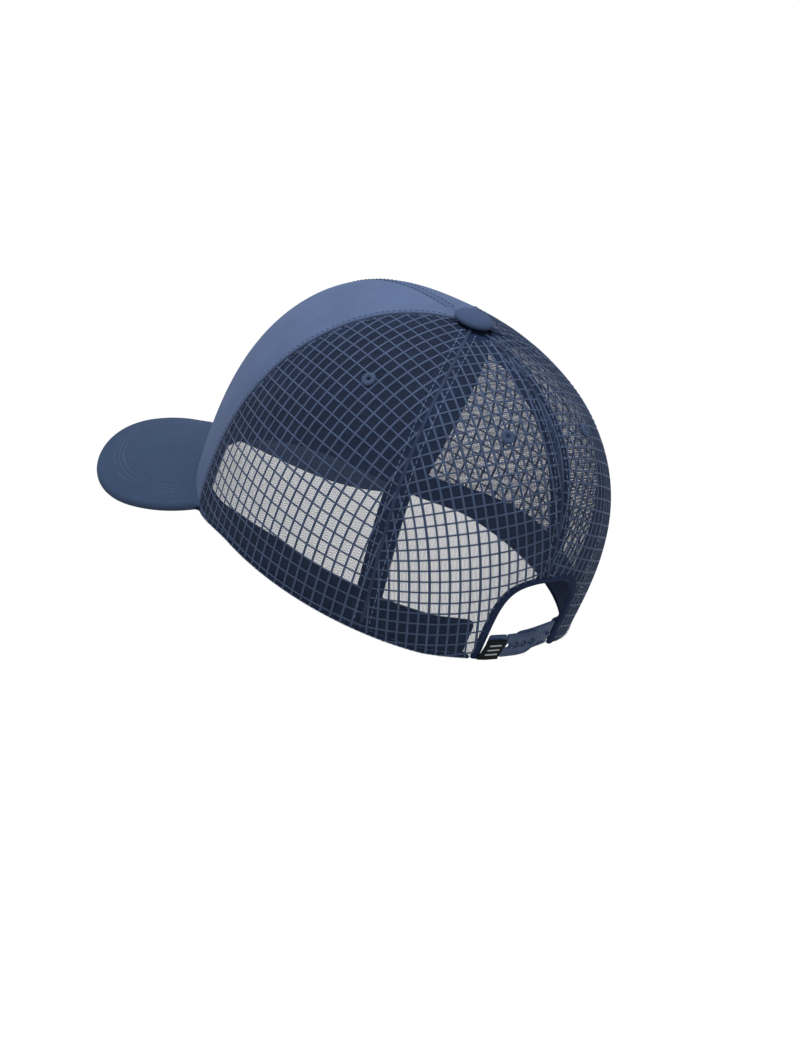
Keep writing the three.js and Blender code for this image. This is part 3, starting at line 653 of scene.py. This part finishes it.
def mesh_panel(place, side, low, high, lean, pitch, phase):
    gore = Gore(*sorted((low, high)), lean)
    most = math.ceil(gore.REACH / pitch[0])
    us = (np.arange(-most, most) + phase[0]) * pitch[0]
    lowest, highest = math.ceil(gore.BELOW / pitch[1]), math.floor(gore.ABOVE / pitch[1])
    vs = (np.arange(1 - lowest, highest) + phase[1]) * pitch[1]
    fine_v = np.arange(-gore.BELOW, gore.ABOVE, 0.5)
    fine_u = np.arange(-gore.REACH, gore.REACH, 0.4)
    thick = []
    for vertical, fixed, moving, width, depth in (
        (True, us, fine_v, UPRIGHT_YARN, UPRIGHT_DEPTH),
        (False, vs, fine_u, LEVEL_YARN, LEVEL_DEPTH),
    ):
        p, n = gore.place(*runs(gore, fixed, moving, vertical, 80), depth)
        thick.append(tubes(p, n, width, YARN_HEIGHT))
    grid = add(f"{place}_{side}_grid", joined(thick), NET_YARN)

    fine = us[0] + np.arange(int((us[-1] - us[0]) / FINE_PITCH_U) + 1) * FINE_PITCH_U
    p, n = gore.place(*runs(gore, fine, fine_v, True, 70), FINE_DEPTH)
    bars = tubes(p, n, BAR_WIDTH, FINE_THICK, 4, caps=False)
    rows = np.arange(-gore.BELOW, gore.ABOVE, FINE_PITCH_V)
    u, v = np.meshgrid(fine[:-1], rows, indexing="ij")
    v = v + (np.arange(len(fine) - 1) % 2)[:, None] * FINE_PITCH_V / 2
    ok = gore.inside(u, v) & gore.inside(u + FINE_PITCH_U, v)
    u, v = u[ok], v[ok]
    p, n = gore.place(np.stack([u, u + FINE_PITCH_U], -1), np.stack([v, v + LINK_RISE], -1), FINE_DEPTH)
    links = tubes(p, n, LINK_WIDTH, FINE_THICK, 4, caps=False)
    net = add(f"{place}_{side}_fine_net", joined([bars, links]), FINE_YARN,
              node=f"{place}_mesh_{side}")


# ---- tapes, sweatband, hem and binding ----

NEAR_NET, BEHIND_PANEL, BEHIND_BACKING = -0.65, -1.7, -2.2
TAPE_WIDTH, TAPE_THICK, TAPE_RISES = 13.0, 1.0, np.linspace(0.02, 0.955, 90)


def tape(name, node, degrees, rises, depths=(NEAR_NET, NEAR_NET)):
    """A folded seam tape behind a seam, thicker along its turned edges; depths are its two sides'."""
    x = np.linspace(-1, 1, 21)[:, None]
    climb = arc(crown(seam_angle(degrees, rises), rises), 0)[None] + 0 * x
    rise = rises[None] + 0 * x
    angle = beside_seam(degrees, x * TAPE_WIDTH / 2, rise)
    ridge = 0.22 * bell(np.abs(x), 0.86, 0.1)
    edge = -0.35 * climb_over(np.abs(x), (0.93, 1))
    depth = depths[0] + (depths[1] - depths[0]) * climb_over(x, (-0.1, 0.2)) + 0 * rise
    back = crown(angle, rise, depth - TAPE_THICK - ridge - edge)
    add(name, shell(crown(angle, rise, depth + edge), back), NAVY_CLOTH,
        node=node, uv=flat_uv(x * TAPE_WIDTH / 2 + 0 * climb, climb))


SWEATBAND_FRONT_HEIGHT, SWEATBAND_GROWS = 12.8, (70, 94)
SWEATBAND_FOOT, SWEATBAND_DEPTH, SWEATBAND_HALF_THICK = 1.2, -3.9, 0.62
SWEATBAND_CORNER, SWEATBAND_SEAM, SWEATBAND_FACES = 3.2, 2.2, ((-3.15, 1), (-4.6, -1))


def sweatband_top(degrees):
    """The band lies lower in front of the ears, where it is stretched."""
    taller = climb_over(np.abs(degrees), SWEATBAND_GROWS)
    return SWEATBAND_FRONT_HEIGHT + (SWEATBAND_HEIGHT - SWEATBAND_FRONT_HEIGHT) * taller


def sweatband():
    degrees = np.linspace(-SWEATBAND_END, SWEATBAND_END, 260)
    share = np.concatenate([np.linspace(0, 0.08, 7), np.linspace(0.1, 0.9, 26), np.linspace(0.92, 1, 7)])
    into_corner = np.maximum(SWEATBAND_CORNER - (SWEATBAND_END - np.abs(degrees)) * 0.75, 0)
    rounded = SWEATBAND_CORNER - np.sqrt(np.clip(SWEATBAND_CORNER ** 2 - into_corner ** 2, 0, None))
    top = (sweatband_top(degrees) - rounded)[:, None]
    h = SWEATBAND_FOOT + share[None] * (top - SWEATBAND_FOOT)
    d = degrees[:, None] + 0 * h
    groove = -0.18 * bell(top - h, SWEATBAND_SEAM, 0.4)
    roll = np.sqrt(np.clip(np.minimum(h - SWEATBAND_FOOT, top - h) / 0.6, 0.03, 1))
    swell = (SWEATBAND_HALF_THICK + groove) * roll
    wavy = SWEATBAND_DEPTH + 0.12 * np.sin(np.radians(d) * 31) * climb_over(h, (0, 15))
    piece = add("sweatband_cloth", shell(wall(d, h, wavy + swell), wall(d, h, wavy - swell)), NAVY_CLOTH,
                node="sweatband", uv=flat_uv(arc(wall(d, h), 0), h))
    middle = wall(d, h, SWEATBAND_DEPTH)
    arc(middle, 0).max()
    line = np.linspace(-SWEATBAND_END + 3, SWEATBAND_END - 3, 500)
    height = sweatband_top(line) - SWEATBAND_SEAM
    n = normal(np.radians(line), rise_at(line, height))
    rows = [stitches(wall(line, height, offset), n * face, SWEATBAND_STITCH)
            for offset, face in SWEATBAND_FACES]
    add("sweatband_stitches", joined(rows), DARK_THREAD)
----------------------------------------
Extract each line of the material exactly as it stands.

• [Response to this task]
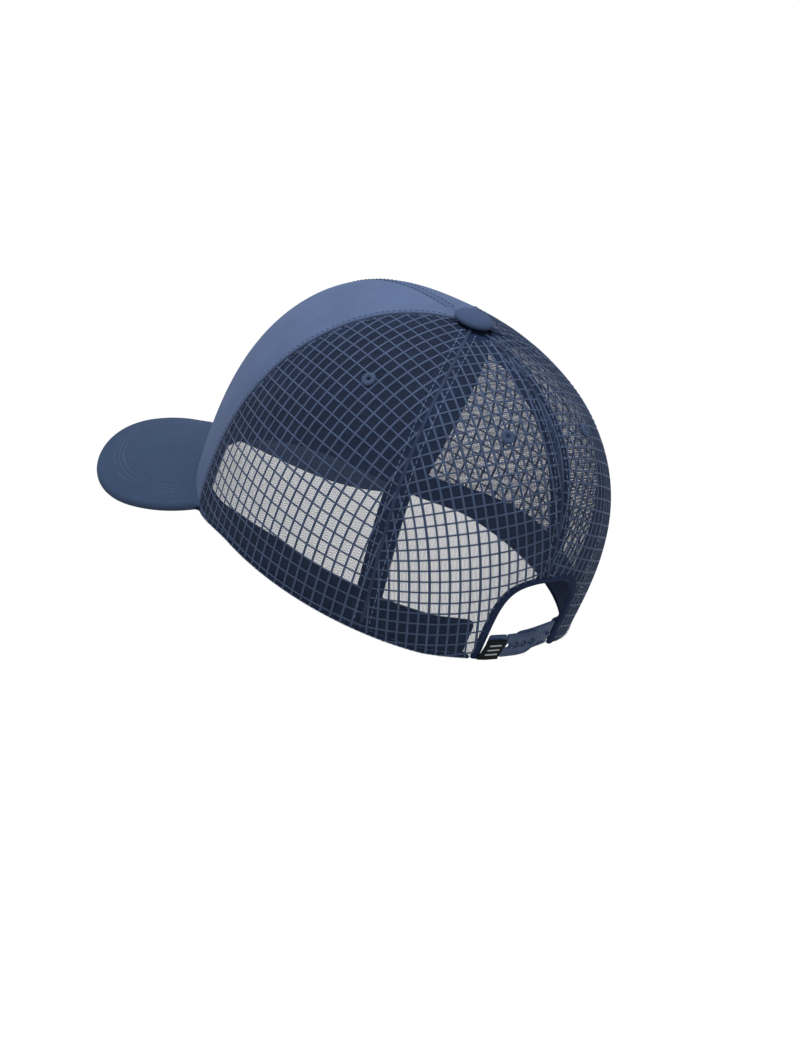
Keep writing the three.js and Blender code for this image. This is part 3, starting at line 653 of scene.py. This part finishes it.
def mesh_panel(place, side, low, high, lean, pitch, phase):
    gore = Gore(*sorted((low, high)), lean)
    most = math.ceil(gore.REACH / pitch[0])
    us = (np.arange(-most, most) + phase[0]) * pitch[0]
    lowest, highest = math.ceil(gore.BELOW / pitch[1]), math.floor(gore.ABOVE / pitch[1])
    vs = (np.arange(1 - lowest, highest) + phase[1]) * pitch[1]
    fine_v = np.arange(-gore.BELOW, gore.ABOVE, 0.5)
    fine_u = np.arange(-gore.REACH, gore.REACH, 0.4)
    thick = []
    for vertical, fixed, moving, width, depth in (
        (True, us, fine_v, UPRIGHT_YARN, UPRIGHT_DEPTH),
        (False, vs, fine_u, LEVEL_YARN, LEVEL_DEPTH),
    ):
        p, n = gore.place(*runs(gore, fixed, moving, vertical, 80), depth)
        thick.append(tubes(p, n, width, YARN_HEIGHT))
    grid = add(f"{place}_{side}_grid", joined(thick), NET_YARN)

    fine = us[0] + np.arange(int((us[-1] - us[0]) / FINE_PITCH_U) + 1) * FINE_PITCH_U
    p, n = gore.place(*runs(gore, fine, fine_v, True, 70), FINE_DEPTH)
    bars = tubes(p, n, BAR_WIDTH, FINE_THICK, 4, caps=False)
    rows = np.arange(-gore.BELOW, gore.ABOVE, FINE_PITCH_V)
    u, v = np.meshgrid(fine[:-1], rows, indexing="ij")
    v = v + (np.arange(len(fine) - 1) % 2)[:, None] * FINE_PITCH_V / 2
    ok = gore.inside(u, v) & gore.inside(u + FINE_PITCH_U, v)
    u, v = u[ok], v[ok]
    p, n = gore.place(np.stack([u, u + FINE_PITCH_U], -1), np.stack([v, v + LINK_RISE], -1), FINE_DEPTH)
    links = tubes(p, n, LINK_WIDTH, FINE_THICK, 4, caps=False)
    net = add(f"{place}_{side}_fine_net", joined([bars, links]), FINE_YARN,
              node=f"{place}_mesh_{side}")


# ---- tapes, sweatband, hem and binding ----

NEAR_NET, BEHIND_PANEL, BEHIND_BACKING = -0.65, -1.7, -2.2
TAPE_WIDTH, TAPE_THICK, TAPE_RISES = 13.0, 1.0, np.linspace(0.02, 0.955, 90)


def tape(name, node, degrees, rises, depths=(NEAR_NET, NEAR_NET)):
    """A folded seam tape behind a seam, thicker along its turned edges; depths are its two sides'."""
    x = np.linspace(-1, 1, 21)[:, None]
    climb = arc(crown(seam_angle(degrees, rises), rises), 0)[None] + 0 * x
    rise = rises[None] + 0 * x
    angle = beside_seam(degrees, x * TAPE_WIDTH / 2, rise)
    ridge = 0.22 * bell(np.abs(x), 0.86, 0.1)
    edge = -0.35 * climb_over(np.abs(x), (0.93, 1))
    depth = depths[0] + (depths[1] - depths[0]) * climb_over(x, (-0.1, 0.2)) + 0 * rise
    back = crown(angle, rise, depth - TAPE_THICK - ridge - edge)
    add(name, shell(crown(angle, rise, depth + edge), back), NAVY_CLOTH,
        node=node, uv=flat_uv(x * TAPE_WIDTH / 2 + 0 * climb, climb))


SWEATBAND_FRONT_HEIGHT, SWEATBAND_GROWS = 12.8, (70, 94)
SWEATBAND_FOOT, SWEATBAND_DEPTH, SWEATBAND_HALF_THICK = 1.2, -3.9, 0.62
SWEATBAND_CORNER, SWEATBAND_SEAM, SWEATBAND_FACES = 3.2, 2.2, ((-3.15, 1), (-4.6, -1))


def sweatband_top(degrees):
    """The band lies lower in front of the ears, where it is stretched."""
    taller = climb_over(np.abs(degrees), SWEATBAND_GROWS)
    return SWEATBAND_FRONT_HEIGHT + (SWEATBAND_HEIGHT - SWEATBAND_FRONT_HEIGHT) * taller


def sweatband():
    degrees = np.linspace(-SWEATBAND_END, SWEATBAND_END, 260)
    share = np.concatenate([np.linspace(0, 0.08, 7), np.linspace(0.1, 0.9, 26), np.linspace(0.92, 1, 7)])
    into_corner = np.maximum(SWEATBAND_CORNER - (SWEATBAND_END - np.abs(degrees)) * 0.75, 0)
    rounded = SWEATBAND_CORNER - np.sqrt(np.clip(SWEATBAND_CORNER ** 2 - into_corner ** 2, 0, None))
    top = (sweatband_top(degrees) - rounded)[:, None]
    h = SWEATBAND_FOOT + share[None] * (top - SWEATBAND_FOOT)
    d = degrees[:, None] + 0 * h
    groove = -0.18 * bell(top - h, SWEATBAND_SEAM, 0.4)
    roll = np.sqrt(np.clip(np.minimum(h - SWEATBAND_FOOT, top - h) / 0.6, 0.03, 1))
    swell = (SWEATBAND_HALF_THICK + groove) * roll
    wavy = SWEATBAND_DEPTH + 0.12 * np.sin(np.radians(d) * 31) * climb_over(h, (0, 15))
    piece = add("sweatband_cloth", shell(wall(d, h, wavy + swell), wall(d, h, wavy - swell)), NAVY_CLOTH,
                node="sweatband", uv=flat_uv(arc(wall(d, h), 0), h))
    middle = wall(d, h, SWEATBAND_DEPTH)
    arc(middle, 0).max()
    line = np.linspace(-SWEATBAND_END + 3, SWEATBAND_END - 3, 500)
    height = sweatband_top(line) - SWEATBAND_SEAM
    n = normal(np.radians(line), rise_at(line, height))
    rows = [stitches(wall(line, height, offset), n * face, SWEATBAND_STITCH)
            for offset, face in SWEATBAND_FACES]
    add("sweatband_stitches", joined(rows), DARK_THREAD)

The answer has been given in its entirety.